London was an ardent socialist--though perhaps the most unlikely socialist since Oscar Wilde. His political beliefs are clearly evident in the works he considered among his best: The People of the Abyss (1903), his nonfiction account of life in the slums of London's East End, and The Iron Heel (1908), a bit of grim prophecy masquerading as a novel in which organized labor is crushed by a global capitalist oligarchy. But the books he churned out at a thousand words a day, well or ill, made him lots of money, and he loved to spend it. When he decided to sail around the world with Charmian Kittredge, his second wife and soul mate, he began building a gorgeous boat, the Snark, which became a financial and nautical nightmare. The same bad luck dogged his experimental farm near Glen Ellen, California.

London's misfortune could be partly traced to his fondness for the bottle, which he chronicled in John Barleycorn (1913), an early alcoholic memoir. And yet every disaster also had its silver lining; each became the raw material for his next best-seller--and fuel for the Jack London myth. In Male Call: Becoming Jack London (Duke, 1996), Jonathan Auerbach argues that London's effort to cultivate this romantic persona shaped his entire career. A certain mystery still surrounds London's early death in 1916 at age 40. Poisoned by his failing kidneys, he may or may not have hastened the inevitable with a morphine overdose. "After all," writes Auerbach, "it matters little whether or not he committed suicide, as long as in so sensationally dying, Elvis-style, his name would continue to circulate past his bodily demise. In the end, Jack London still could not resist playing himself."

For modern readers, the most troubling aspect of London's work tends to be his belief in Anglo-Saxon superiority. In The Critical Response to Jack London (Greenwood, 1995), editor Susan M. Nuernberg notes that the rap on London has shifted over the years in curious ways. The critics of his day were mostly blind to his racial chauvinism for the simple reason that they shared it. On the other hand, "many early readers claimed that London was inept at portraying believable female characters whereas most recent critics find him somewhat ahead of his time in portraying the new woman." The "new woman" was a label used in the early 1900s for someone like Charmian, an adventurer (in and out of bed) who could match London's courage step for step.

By showcasing the esteem that London has enjoyed among foreign critics, Nuernberg's survey lends support to the claim that London should be taken seriously as a thinker. Auerbach disagrees. In his view, London may have studied Darwin, Marx, and other heavyweights, but his grasp of their ideas was rarely profound. From this perspective, London's real strength remains that of an action writer, albeit in the sense that Jackson Pollock was an action painter: an artist whose work seethes with raw energy and emotion, thanks in part to his fast and furious (even sloppy) mode of creation.

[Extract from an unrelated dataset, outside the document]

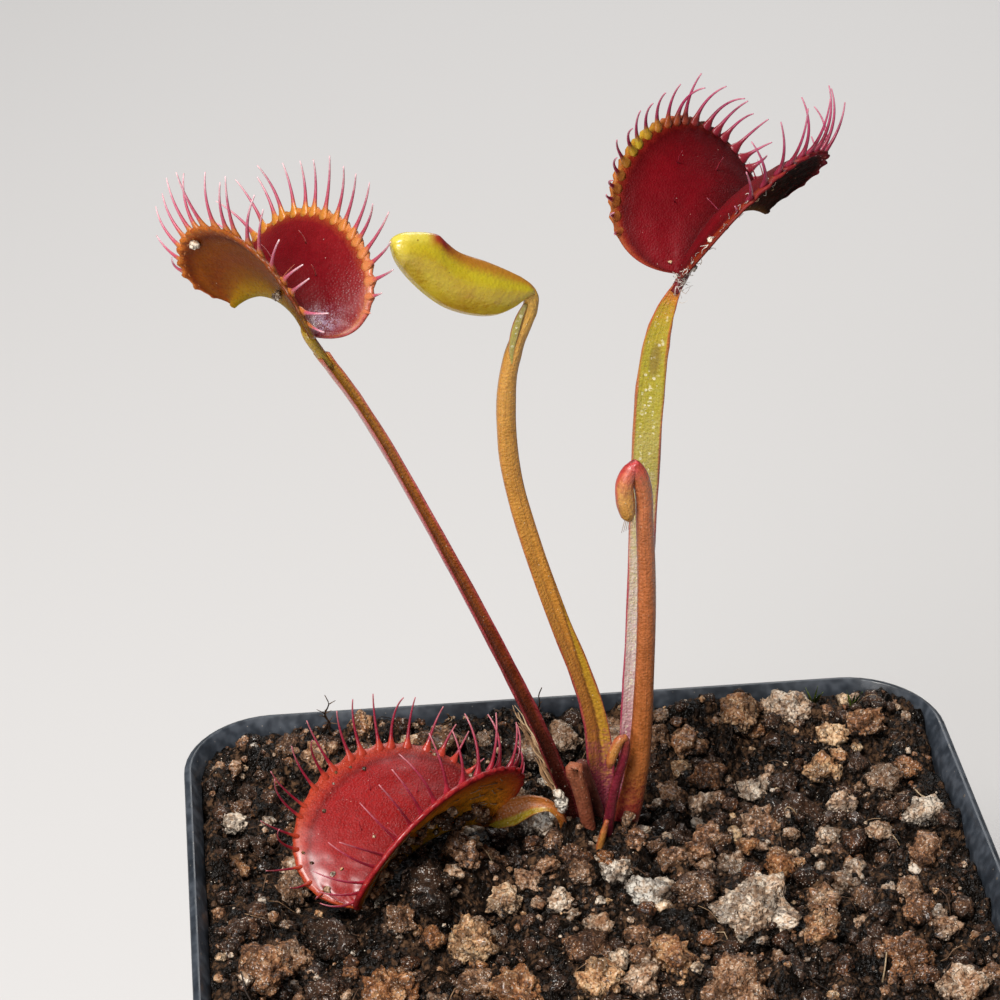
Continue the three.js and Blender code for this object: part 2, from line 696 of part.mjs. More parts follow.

In my opinion, the best thing about London's work lies dangerously near the worst thing: Both originate in his willingness to confront the scientific ideas of his day and make them part of his private cosmology. Few novelists have tried as hard to peel back the layers of culture, searching for some basic truth about the human animal hidden beneath our socially acquired second skins. In doing so, London anticipated many current interests: evolutionary psychology, for instance, and ethology, the study of animal behavior. At the heart of his work is a very modern understanding that humans are simply another life form, bound like all others to this island in the cosmic sea.

One of the first popular fiction writers to see the poetic beauty in modern scientific thought, he was also one of the last. Even in London's day, the scientist and the novelist had all but lost touch, veering off in search of what they assumed were different things. London had the rare intelligence--and audacity--to realize that both are storytellers seeking the same truth.